I'm getting the impression that this has completely de-railed the backporting effort.
I'm also wondering if this is actually a good idea. The 4.4 and 4.9 32-bit kernels implement a particularly simple hypervisor, where the hypervisor is nothing more than:
__hyp_stub_do_trap: cmp r0, #-1 mrceq p15, 4, r0, c12, c0, 0 @ get HVBAR mcrne p15, 4, r0, c12, c0, 0 @ set HVBAR __ERET
Would it not be sane to assume that a v4.4 host kernel would support a v4.4 guest kernel under virtualisation?
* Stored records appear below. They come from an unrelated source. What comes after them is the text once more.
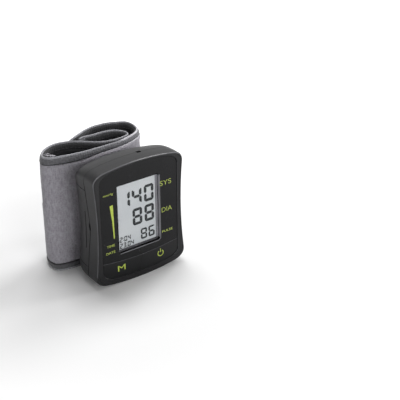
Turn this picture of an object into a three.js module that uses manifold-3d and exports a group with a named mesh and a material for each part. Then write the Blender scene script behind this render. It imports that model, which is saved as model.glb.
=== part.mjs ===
// Wrist blood pressure monitor: a battery powered module on a rolled wrist cuff.
// Millimetres, +Z up. The module's face looks along -Y and the cuff is behind it.
// The origin is the middle of the module's flat foot, on the surface it stands on.
import * as THREE from 'three';
import { mergeVertices } from 'three/addons/utils/BufferGeometryUtils.js';
import Module from 'manifold-3d';

const wasm = await Module();
wasm.setup();

const gap = 0.3; // clearance between pieces that touch or cut each other
const overrun = 6; // how far a cutting body passes what it cuts

const housing = {
  height: 73.6,
  depth: 29.5,
  footHalfWidth: 29.9,
  topDraw: 0.6, // how much narrower each side is at the top than at the foot
  waistDraw: 1.5, // how far the sides draw in at the waist
  crownDrop: 1.9, // fall of the arched top edge from its middle to its corners
  footRise: 1.7, // rise of the bellied bottom edge towards its corners
  topCorner: 6.5,
  footCorner: 7.5,
  wall: 1.8,
  frontWall: 1.5,
  edgeRound: 0.4,
  sideRound: 12, // how far the sides have come in where they meet the back
  sideRoundStart: 13,
  topRound: 12,
  topRoundStart: 4.5,
  footRound: 2.5,
  footFlatDepth: 0.3,
};

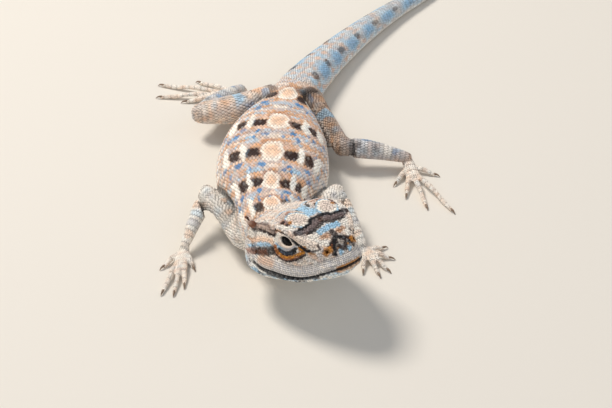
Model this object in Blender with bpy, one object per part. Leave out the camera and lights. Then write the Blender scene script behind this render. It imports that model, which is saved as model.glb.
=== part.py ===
# Sand agama, life size: a still model lying on the floor, head turned to its left.
# Shapes are worked out in millimetres on a floor at z = 0, with the head towards -Y, the tail towards +Y
# and the animal's left towards +X. The last step puts them in metres, with the middle of the floor
# area that the animal covers at the origin.
import math

import bmesh
import bpy
import numpy as np
from mathutils import Euler, Matrix, Vector

METRE = 0.001
GAP = 0.3
PLACE = (-9.26, -64.09)
FLOOR_DIP = 0.25

# Colours as linear red, green, blue, with roughness.
SKIN = ("agama_skin", (0.52, 0.38, 0.27), 0.75)
PALE_SKIN = ("agama_pale_skin", (0.62, 0.56, 0.48), 0.75)
TAIL_SKIN = ("agama_tail_skin", (0.45, 0.46, 0.47), 0.75)
EYE = ("agama_eye", (0.012, 0.009, 0.007), 0.08)

# The middle line of the trunk and tail, seen from above, from the neck to the tip of the tail.
SPINE_PATH = [
    (-6.2, -3.5), (-6.9, 2.0), (-7.3, 9.0), (-7.3, 16.0), (-7.1, 23.0), (-6.6, 31.0), (-5.6, 39.0),
    (-4.2, 46.5), (-2.0, 54.5), (1.6, 62.6), (6.6, 71.8), (12.9, 81.6), (20.3, 91.4), (28.3, 100.2),
    (36.2, 109.4), (43.0, 119.6), (48.0, 130.6), (51.3, 142.4), (52.8, 154.5),
]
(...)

Since this same code is in v4.9, the same is true there (it got changed in v4.12).
If we backport the SMCCC_ARCH_WORKAROUND_1 bits, we end up with an incompatibility between the hypervisor code in v4.4 and the guest kernel code - the guest kernel will attempt to make a hypervisor call with r0=SMCCC_ARCH_WORKAROUND_1, which is 0x80008000. This will end up setting the HVBAR to that value, which is clearly not intended, which will end up pointing the hypervisor vectors to that address.
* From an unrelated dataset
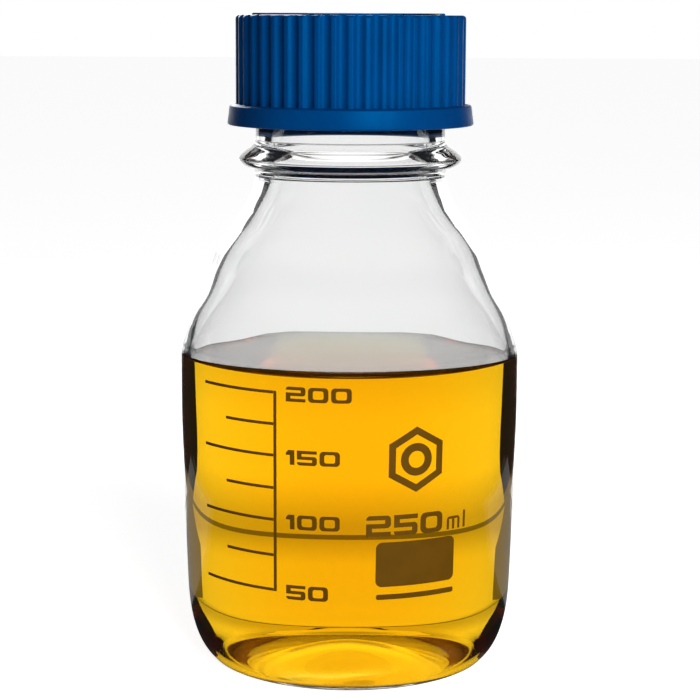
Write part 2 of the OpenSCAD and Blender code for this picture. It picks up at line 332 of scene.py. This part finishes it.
def thread_height(angle, z, low_z, turns):
    """How far a point is through a thread's section, from 0 in the gap to 1 on the crest."""
    turn = angle / (2 * math.pi)
    first = (z - low_z) / PITCH - turn
    count = round(first)
    across = abs(first - count)
    run = turn + count
    if run < 0 or run > turns:
        return 0
    fade = min(1, min(run, turns - run) * THREAD_RISE + THREAD_START)
    flank = min(1, max(0, (THREAD_HALF_W - across) / THREAD_FLANK_W))
    return flank * flank * (3 - 2 * flank) * fade


# ---- materials ----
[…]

Of course, the same will be true if we run a pre-4.12 host kernel under a post-4.12 kernel with the SMCCC_ARCH_WORKAROUND_1 hack.
I forget whether the stable kernels picked up on the changes for this hypervisor or not - if not, it isn't a trivial "just make the guest use the SMCCC_ARCH_WORKAROUND_1 call."
I think Marc's of the opinion that he's the only one who runs kernels under a 32-bit host kernel - how sure can we be that no one out there other than Marc does this?
Apart from that, I'm getting very concerned about the amount of time the backporting is taking - there are about 40 patches in all, and I believe only around half that have so far been backported to any of the stable kernels. We seem to be hung-up on dealing with v4.4 that other stable kernels aren't getting the other fixes backported.
We've seen the stable people attempt to pick up patches from the series that make no sense on their own, because the real Spectre fixes don't apply because of previous Spectre patches that are missing.
All the time, we have people using the stable kernels without Spectre mitigation in place - and Spectre will have been known about for a year next month.